Leaving money on the table: The cost of staying silent | Brunswick Group

Leaving money on the table: The cost of staying silent

Why smart communication reduces the risk premium and silence can be a risky ally.

The cost of reactive communication

It’s not enough to communicate only when there is a sense of urgency – during critical processes, IPOs, mergers, takeovers or crises. Being silent has a cost, namely lack of trust, when it is most needed. By creating a trail of wins, an organization can clearly demonstrate its progress, reducing the risk premium and increasing company valuation.

It’s all about trust

All organizations depend on trust from the outside world. Trust in financial position, trust in ethics, trust in the employees’ abilities to engage with the customers. Ultimately, improved trust transfers into a lower risk premium for future cash flows, positively affecting company valuation. To build and retain trust, organizations need to engage in ongoing conversations across all relevant channels, in fierce competition for stakeholders’ attention.

How to control the risk premium

Ahead of a transformation process, such as a dual track process, it is tempting to put communications on hold. This is of course not the way to ensure maximum trust.

When a company sets out a strategy, it only truly succeeds in the eyes of observers if it clearly communicates its objectives before they are achieved.

By creating a “breadcrumb” trail of wins, e.g. over the course of a transformation, an organization can clearly demonstrate its progress, and reduce the risk premium for management execution. The old rhetorical saying; “Tell them what you will tell them. Then tell them. And then, tell them what you just told them,” works just as well for building a credible corporate narrative by injecting action into the equation:

 

Tell them what you will do.
Tell them what you are doing.
Tell them what you just did.


Trust will not be achieved by simply communicating what has been achieved. By communicating on separate milestones, the delivered proof points will demonstrate executive control, and distance the company from competition.

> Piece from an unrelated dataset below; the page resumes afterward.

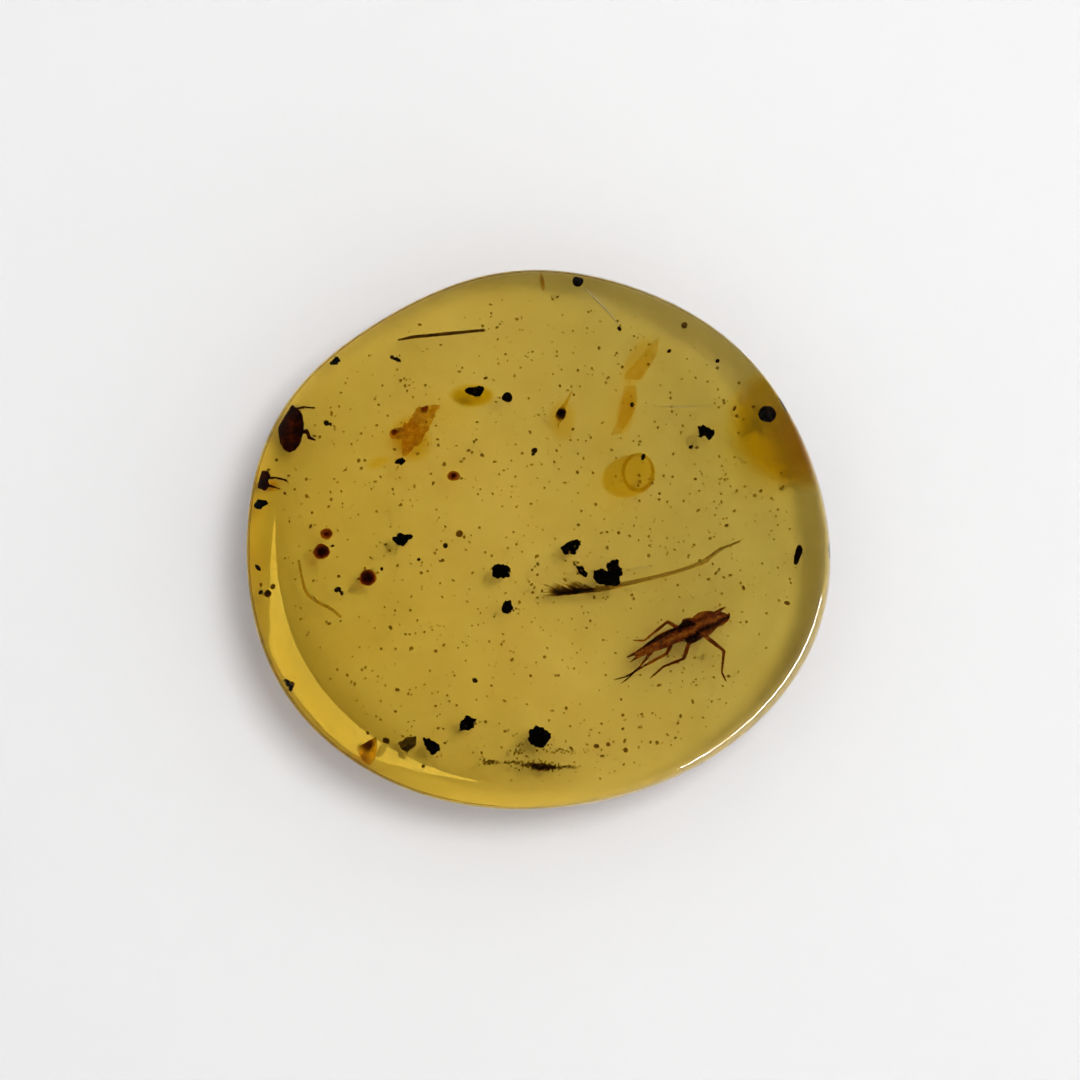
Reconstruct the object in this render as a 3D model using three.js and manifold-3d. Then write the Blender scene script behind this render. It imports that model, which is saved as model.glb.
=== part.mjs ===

Many owners and leaders of companies choose to stay out of the public eye until they have executed on the strategy, but forget to tell their story to the outside world, at the cost of emerging after a few years with less trust than they started with. That’s why staying silent, at the end of the day, often means having to leave money on the table.

The conclusion is that, as with all things in life, if you are going to do something, do it well. Companies that are forced to craft their whole corporate story when suddenly faced with the public interest that comes with an M&A situation or an IPO process, will not be as successful as those doing it consistently and thoroughly over time. Each major milestone not communicated by a company to its stakeholders is an opportunity lost. A proactive, on-going communication strategy should be an integral part of any corporate strategy, and is clearly value-creating, as recently demonstrated by companies in successful processes such as iZettle, divested to PayPal, and Piab, divested to Patricia Industries, part of Investor AB, and the direct listing of Spotify.